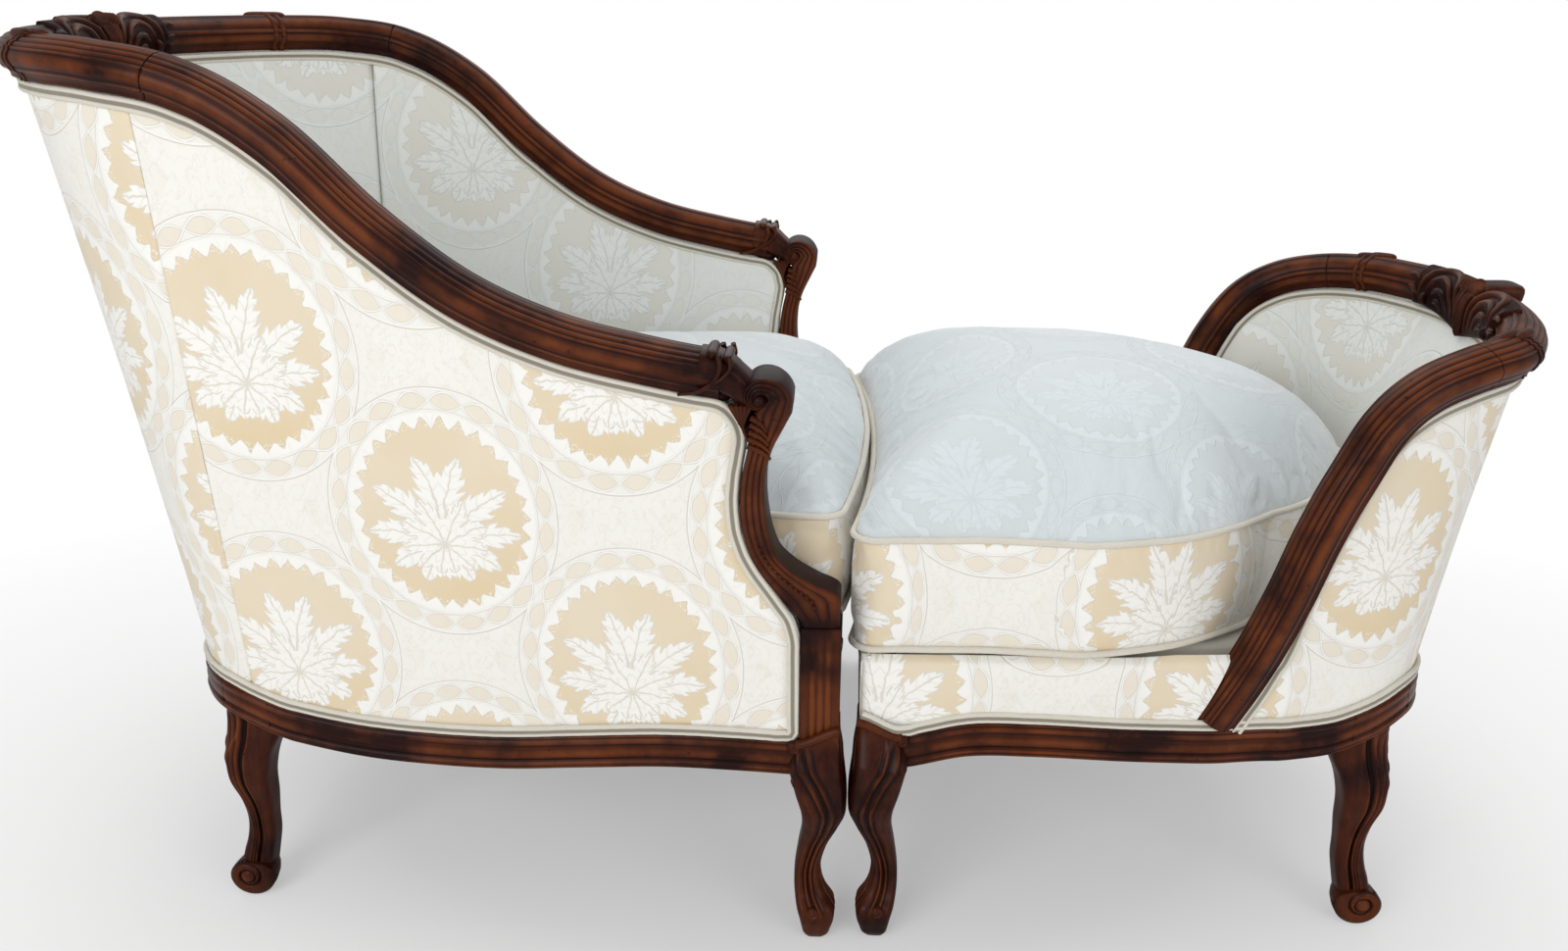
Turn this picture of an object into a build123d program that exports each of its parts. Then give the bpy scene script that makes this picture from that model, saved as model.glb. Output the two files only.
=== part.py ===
from build123d import *
import math
import os

os.makedirs("parts", exist_ok=True)

# Driving sizes in millimetres. The chair and the ottoman meet at x = 0, with the chair behind it.
chair_pole_reach = 628.0
chair_half_width = 340.0
chair_crest_height = 966.0
chair_ledge_height = 262.0
chair_strip_height = 312.0
chair_deck_height = 380.0
chair_seam_height = 505.0
chair_crown = 95.0
ottoman_pole_reach = 500.0
ottoman_half_width = 300.0
ottoman_crest_height = 674.0
ottoman_ledge_height = 275.0
ottoman_strip_height = 318.0
ottoman_deck_height = 355.0
ottoman_seam_height = 490.0
ottoman_crown = 118.0

# Show wood
rail_half_width = 26.0
rail_half_depth = 22.0
show_height = 38.0
seat_rail_thickness = 36.0
stile_depth = 42.0
stile_width = 46.0
stile_setback = 10.0
stile_top = 400.0
support_width = 46.0
scroll_radius = 24.0
scroll_width = 56.0
knee_height = 250.0
front_knee_width = 60.0
rear_knee_width = 66.0
front_leg_sweep = 17.5
rear_leg_sweep = 19.5

# Upholstery
cover_setback = 8.0
cover_thickness = 4.0
core_thickness = 12.0
pad_foot_thickness = 16.0
pad_head_thickness = 7.0
arm_pad_crown = 16.0
pad_blend_shares = (0.8, 1.5)
back_pad_crown = 34.0
foot_pad_crown = 20.0
pad_drop = 14.0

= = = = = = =

• [Goal]
Find the lines holding "parts" and list every one.

• [Result of the task]
Turn this picture of an object into a build123d program that exports each of its parts. Then give the bpy scene script that makes this picture from that model, saved as model.glb. Output the two files only.
os.makedirs("parts", exist_ok=True)